Sen. Michael Bennet (D-Colorado)
“No jury’s decision can return George Floyd to the safety of his family’s arms. No single verdict can demolish the structural racism that still plagues our country. But today, the jury reached the right conclusion. Tomorrow, we have to continue the work to ensure that every American, no matter their race, can live in safety with equal protection under the law. The Senate should pass the George Floyd Justice in Policing Act.”
Boulder District Attorney Michael Dougherty
“Over the past year, the people of this country, including prosecutors across Colorado, united in calling for justice for George Floyd. With today’s guilty verdicts, the man who murdered him is being held fully responsible. We commend the prosecution team for their hard work and unerring commitment to justice. We honor victims of crime by seeking justice without fear or favor and by holding fair, public trials. No one is above the law; we commend the jury for their service in reaching the right and just outcome. Today, the justice system worked. Since the murder of Mr. Floyd, there have been deeply felt expressions of the anguish and outrage. Our country still has a lot of work to do in addressing inequities and building trust with all community members. We must make real progress. To truly honor George Floyd requires that we do so. It is our hope that today’s verdict is a positive step in that direction.”
U.S. Rep. Ed Perlmutter (D-Colorado)
“The murder of George Floyd was a terrible, brutal tragedy and should never have happened. George Floyd’s family and his community deserved justice in this case and I’m glad to see that today justice was served. We still have a lot of work to do in this country to address the inequality and injustice that exists. I’m glad the U.S. House has taken a first step in passing legislation to reform police practices and hold bad actors accountable.”

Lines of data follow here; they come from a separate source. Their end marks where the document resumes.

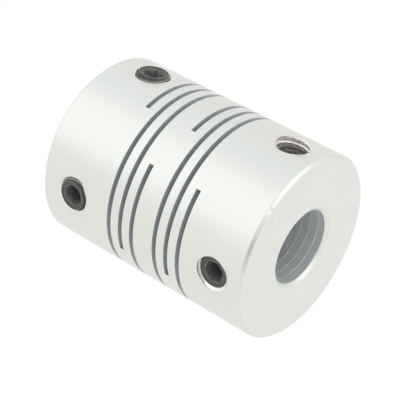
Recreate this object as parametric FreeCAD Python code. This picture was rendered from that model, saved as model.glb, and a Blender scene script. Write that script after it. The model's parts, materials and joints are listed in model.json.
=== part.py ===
"""Slit-type beam coupling for an 8 mm and a 5 mm shaft, 20 mm across and 26 mm long.

The real coupling is one aluminium bar and four set screws.  Eight saw cuts turn the middle
of the bar into a flexure: each cut leaves one bridge of metal, the next cut leaves its
bridge on the opposite side, and every second pair of cuts is turned by a quarter turn.
The bar is divided here at the faces of the cuts, into two hubs, seven webs and eight
bridges, so that every cut can hinge on its own bridge.

Frame: X along the shafts, +X out of the 8 mm hub, origin at the middle of the coupling.
+Z points to the bridge of the first cut.  Lengths are in mm and angles in degrees, turned
about the X axis from +Y towards +Z.
"""
import FreeCAD, Part

import math
import os

from FreeCAD import Vector

# Body
OUTER_RADIUS = 20.0 / 2
HALF_LENGTH = 26.0 / 2
WIDE_BORE_RADIUS = 8.0 / 2
NARROW_BORE_RADIUS = 5.0 / 2
OUTER_CHAMFER = 0.32
BORE_CHAMFER = 0.42
BORE_CHAMFER_DEPTH = 0.32

# Saw cuts, counted from the 8 mm hub; the whole set sits a little towards the 5 mm end
CUT_COUNT = 8
CUTS_MIDDLE = -0.07
CUT_PITCH = 1.5
CUT_WIDTH = 0.52
CUT_DEPTH_PAST_AXIS = 5.1
BRIDGE_ANGLES = (90.0, 270.0, 0.0, 180.0)

# Set screws, M4 x 4 with a cup point and a hexagon socket
SCREW_RADIUS = 4.0 / 2
SCREW_LENGTH = 4.0
TAPPED_HOLE_RADIUS = 2.04
SOCKET_END_CHAMFER = 0.5
POINT_CHAMFER = 0.7
CUP_RADIUS = 1.05
CUP_DEPTH = 0.55
HEX_ACROSS_FLATS = 2.0
HEX_DEPTH = 2.0
SCREWS = (
    # name, distance from the coupling's middle, angle about the shafts, depth below the surface
    ("set_screw_8mm_upper", HALF_LENGTH - 3.55, 93.0, 1.07),
    ("set_screw_8mm_lower", HALF_LENGTH - 3.55, 189.4, 0.28),
    ("set_screw_5mm_upper", 4.3 - HALF_LENGTH, 93.0, -0.24),
    ("set_screw_5mm_lower", 4.3 - HALF_LENGTH, 189.4, -0.14),
)

SHAFT_AXIS = Vector(1, 0, 0)


def outward(angle):
    """The unit vector square to the shafts that points out at this angle."""
    return Vector(0, math.cos(math.radians(angle)), math.sin(math.radians(angle)))


def turned(profile):
    """A solid of revolution about the shafts from (distance along X, radius) points."""
    points = [Vector(x, radius, 0) for x, radius in profile]
    face = Part.Face(Part.makePolygon(points + points[:1]))
    return face.revolve(Vector(0, 0, 0), SHAFT_AXIS, 360)


def ring(low, high, bore_radius):
    """A plain slice of the bored bar between two places on the X axis."""
    return turned([(low, bore_radius), (high, bore_radius), (high, OUTER_RADIUS), (low, OUTER_RADIUS)])


def cut_middle(number):
    """The X place of a saw cut's mid-plane, for cuts numbered from 1 at the 8 mm hub."""
    return CUTS_MIDDLE + (CUT_COUNT + 1 - 2 * number) / 2 * CUT_PITCH


def tapped_holes(end):
    """The two holes for the set screws of one end, +1 at the 8 mm hub and -1 at the 5 mm hub."""
    holes = []
    for name, place, angle, depth in SCREWS:
        if place * end > 0:
            foot = Vector(place, 0, 0)
            holes.append(Part.makeCylinder(TAPPED_HOLE_RADIUS, 2 * OUTER_RADIUS, foot, outward(angle)))
    return holes


def hub(end, bore_radius):
    """One clamping end, from its face to the nearest cut, with both edges broken."""
    inner = cut_middle(1 if end > 0 else CUT_COUNT) + end * CUT_WIDTH / 2
    face = end * HALF_LENGTH
    body = turned([
        (inner, bore_radius),
        (face - end * BORE_CHAMFER_DEPTH, bore_radius),
        (face, bore_radius + BORE_CHAMFER),
        (face, OUTER_RADIUS - OUTER_CHAMFER),
        (face - end * OUTER_CHAMFER, OUTER_RADIUS),
        (inner, OUTER_RADIUS),
    ])
    return body.cut(tapped_holes(end))


def web(number):
    """The thin disc between cut number and the next one; the middle web has the bore's step."""
    high = cut_middle(number) - CUT_WIDTH / 2
    low = cut_middle(number + 1) + CUT_WIDTH / 2
    if high <= CUTS_MIDDLE:
        return ring(low, high, NARROW_BORE_RADIUS)
    if low >= CUTS_MIDDLE:
        return ring(low, high, WIDE_BORE_RADIUS)
    narrow_half = ring(low, CUTS_MIDDLE, NARROW_BORE_RADIUS)
    return narrow_half.fuse(ring(CUTS_MIDDLE, high, WIDE_BORE_RADIUS))


def bridge(number):
    """The segment of metal that a cut leaves standing, flat on its inner side."""
    foot = Vector(cut_middle(number) - CUT_WIDTH / 2, 0, 0)
    disc = Part.makeCylinder(OUTER_RADIUS, CUT_WIDTH, foot, SHAFT_AXIS)
    sawn_away = Part.makeBox(CUT_WIDTH, 4 * OUTER_RADIUS, 2 * OUTER_RADIUS + CUT_DEPTH_PAST_AXIS)
    sawn_away.translate(foot + Vector(0, -2 * OUTER_RADIUS, -2 * OUTER_RADIUS))
    segment = disc.cut(sawn_away)
    angle = BRIDGE_ANGLES[(number - 1) % len(BRIDGE_ANGLES)]
    segment.rotate(Vector(0, 0, 0), SHAFT_AXIS, angle - 90)
    return segment


def hexagon_socket():
    """The key's hole in a screw that stands on the origin with its socket end at the top."""
    corner_radius = HEX_ACROSS_FLATS / math.sqrt(3)
    corners = []
    for step in range(6):
        turn = math.radians(60 * step)
        corners.append(Vector(corner_radius * math.cos(turn), corner_radius * math.sin(turn), 0))
    prism = Part.Face(Part.makePolygon(corners + corners[:1])).extrude(Vector(0, 0, HEX_DEPTH))
    prism.translate(Vector(0, 0, SCREW_LENGTH - HEX_DEPTH))
    drill_point = Part.makeCone(0, HEX_ACROSS_FLATS / 2, HEX_ACROSS_FLATS / 4)
    drill_point.translate(Vector(0, 0, SCREW_LENGTH - HEX_DEPTH - HEX_ACROSS_FLATS / 4))
    return prism.fuse(drill_point)


def set_screw(place, angle, depth):
    """One set screw in its hole, with its cup point towards the shaft."""
    profile = [
        Vector(0, 0, CUP_DEPTH),
        Vector(CUP_RADIUS, 0, 0),
        Vector(SCREW_RADIUS - POINT_CHAMFER, 0, 0),
        Vector(SCREW_RADIUS, 0, POINT_CHAMFER),
        Vector(SCREW_RADIUS, 0, SCREW_LENGTH - SOCKET_END_CHAMFER),
        Vector(SCREW_RADIUS - SOCKET_END_CHAMFER, 0, SCREW_LENGTH),
        Vector(0, 0, SCREW_LENGTH),
    ]
    outline = Part.Face(Part.makePolygon(profile + profile[:1]))
    screw = outline.revolve(Vector(0, 0, 0), Vector(0, 0, 1), 360)
    screw = screw.cut(hexagon_socket())
    point = OUTER_RADIUS - depth - SCREW_LENGTH
    screw.rotate(Vector(0, 0, 0), SHAFT_AXIS, angle - 90)
    screw.translate(Vector(place, 0, 0) + outward(angle) * point)
    return screw


def save(name, shape):
    """Write one piece to its own file, after making sure that it is a single sound solid."""
    solid = shape.removeSplitter()
    if len(solid.Solids) != 1 or not solid.isValid():
        raise ValueError(name + " is not one sound solid")
    solid.Solids[0].exportStep("parts/" + name + ".step")


def main():
    os.makedirs("parts", exist_ok=True)
    save("hub_8mm_bore", hub(1, WIDE_BORE_RADIUS))
    save("hub_5mm_bore", hub(-1, NARROW_BORE_RADIUS))
    for number in range(1, CUT_COUNT):
        save("flexure_web_" + str(number), web(number))
    for number in range(1, CUT_COUNT + 1):
        save("flexure_bridge_" + str(number), bridge(number))
    for name, place, angle, depth in SCREWS:
        save(name, set_screw(place, angle, depth))


main()
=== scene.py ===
"""The looks of a slit-type beam coupling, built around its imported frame.

Everything is in metres in the row frame: X along the shafts, +X out of the 8 mm bore.
Angles are turned about the X axis, from +Y towards +Z.
"""

import json
import math

import bmesh
import bpy
from mathutils import Matrix, Vector


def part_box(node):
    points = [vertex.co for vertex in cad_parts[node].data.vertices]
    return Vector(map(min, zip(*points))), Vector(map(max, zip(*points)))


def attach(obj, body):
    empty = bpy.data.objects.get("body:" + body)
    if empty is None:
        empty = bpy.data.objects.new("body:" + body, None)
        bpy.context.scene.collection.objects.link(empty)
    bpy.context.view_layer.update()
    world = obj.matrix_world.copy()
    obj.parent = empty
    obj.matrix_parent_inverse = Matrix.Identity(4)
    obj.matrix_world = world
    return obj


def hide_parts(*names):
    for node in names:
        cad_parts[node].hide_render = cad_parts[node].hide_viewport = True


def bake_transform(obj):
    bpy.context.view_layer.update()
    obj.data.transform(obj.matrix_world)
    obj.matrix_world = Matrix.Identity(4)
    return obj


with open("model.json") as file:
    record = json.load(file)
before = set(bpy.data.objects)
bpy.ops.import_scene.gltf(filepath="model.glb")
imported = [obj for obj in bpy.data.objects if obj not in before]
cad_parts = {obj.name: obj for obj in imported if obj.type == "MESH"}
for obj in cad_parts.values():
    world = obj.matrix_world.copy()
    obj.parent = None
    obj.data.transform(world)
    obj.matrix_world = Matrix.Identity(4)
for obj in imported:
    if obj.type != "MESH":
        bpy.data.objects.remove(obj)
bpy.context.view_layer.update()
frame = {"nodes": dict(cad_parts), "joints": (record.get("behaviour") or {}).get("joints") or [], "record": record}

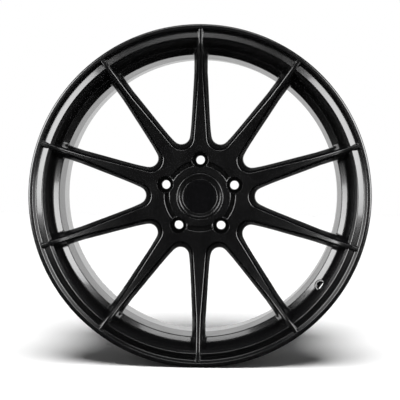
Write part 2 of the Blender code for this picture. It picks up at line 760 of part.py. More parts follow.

Colorado Secretary of State Jena Griswold
17th Judicial District Attorney Brian Mason
“I am grateful to the jury in Minnesota for calling the death of George Floyd exactly what it was: murder. I am also grateful to the law enforcement officers who took the stand and testified that the defendant’s conduct was not policing, it was a crime. It takes courage to do the right thing and that is what the jury and police witnesses did. Their service to their community is also a service to ours.
“I applaud the prosecution team for their professionalism in presenting this case as well. Their outstanding work is an example to which all prosecutors should aspire.
“This murder conviction is an important step, but is only a step. The work of addressing racial disparities in our criminal justice system should and must continue. Since George Floyd’s murder, we have engaged in a serious, difficult and often painful conversation about race, policing and the criminal justice system. We cannot become complacent because this case ended with the appropriate result. The conversation must go on. I am committed to the difficult task ahead in addressing these issues forthrightly and honestly.
I am glad to see justice achieved in this egregious, horrific case. George Floyd should still be alive today. May his death – and the conviction of his killer – help us move forward to a better tomorrow for all.”